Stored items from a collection
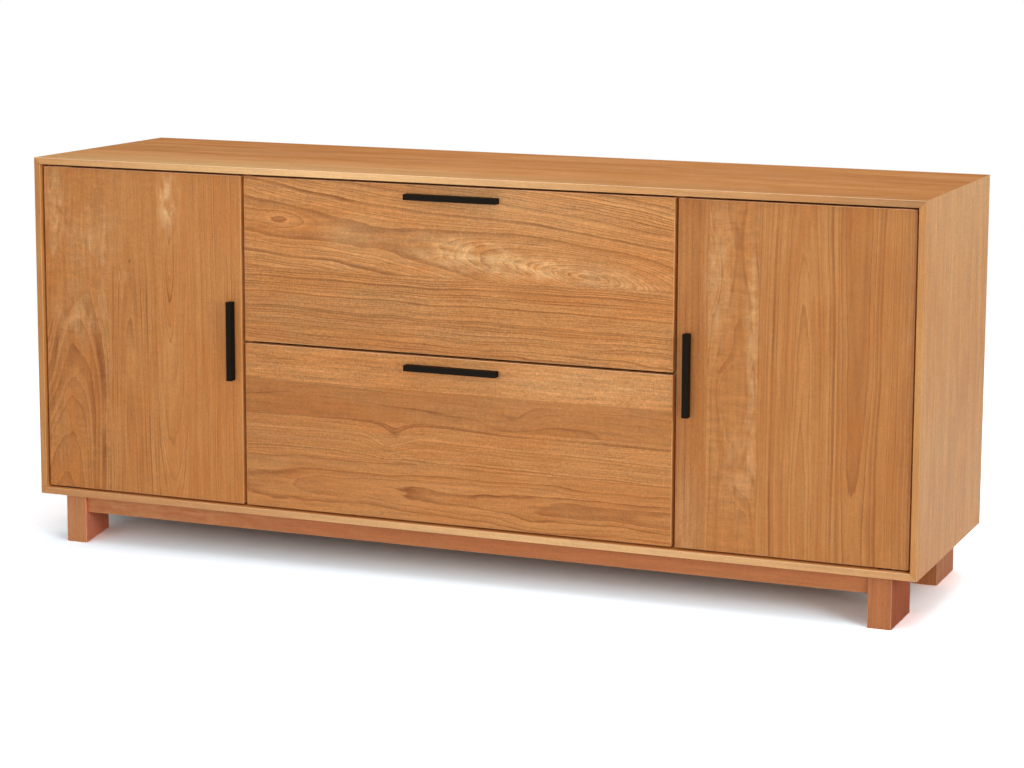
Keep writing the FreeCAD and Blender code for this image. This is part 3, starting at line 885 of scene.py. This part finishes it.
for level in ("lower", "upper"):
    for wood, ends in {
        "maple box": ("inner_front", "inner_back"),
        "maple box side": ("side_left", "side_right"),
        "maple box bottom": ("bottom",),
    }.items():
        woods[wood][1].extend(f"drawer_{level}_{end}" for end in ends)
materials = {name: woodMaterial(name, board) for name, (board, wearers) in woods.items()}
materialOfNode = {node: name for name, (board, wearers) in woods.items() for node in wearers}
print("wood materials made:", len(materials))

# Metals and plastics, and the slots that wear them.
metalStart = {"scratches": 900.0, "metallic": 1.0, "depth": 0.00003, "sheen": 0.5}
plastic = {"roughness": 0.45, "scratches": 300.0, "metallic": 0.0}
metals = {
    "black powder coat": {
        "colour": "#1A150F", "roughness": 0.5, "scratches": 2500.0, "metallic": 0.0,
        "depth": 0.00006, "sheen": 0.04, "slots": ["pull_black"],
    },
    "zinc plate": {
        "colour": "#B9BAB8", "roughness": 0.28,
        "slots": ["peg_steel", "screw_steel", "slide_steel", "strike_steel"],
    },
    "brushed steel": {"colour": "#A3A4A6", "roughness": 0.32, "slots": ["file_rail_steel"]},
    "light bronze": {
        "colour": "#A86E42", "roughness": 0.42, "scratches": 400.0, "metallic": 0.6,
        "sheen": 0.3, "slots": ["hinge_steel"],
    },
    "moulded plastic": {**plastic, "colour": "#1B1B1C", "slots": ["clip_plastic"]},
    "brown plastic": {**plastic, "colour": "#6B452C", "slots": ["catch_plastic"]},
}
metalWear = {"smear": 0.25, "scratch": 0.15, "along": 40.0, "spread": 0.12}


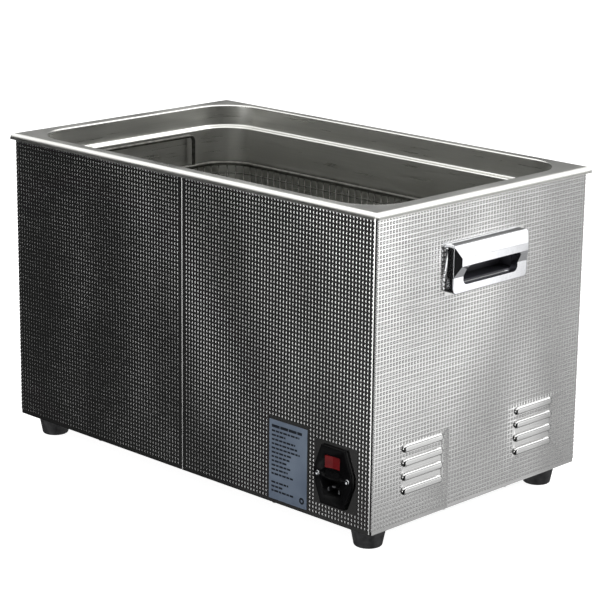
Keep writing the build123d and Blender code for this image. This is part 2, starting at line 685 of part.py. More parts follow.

[What you need to do] Find the word "Blender" in the data and copy out each line where it turns up.

[Answer to the exercise]
Keep writing the FreeCAD and Blender code for this image. This is part 3, starting at line 885 of scene.py. This part finishes it.
Keep writing the build123d and Blender code for this image. This is part 2, starting at line 685 of part.py. More parts follow.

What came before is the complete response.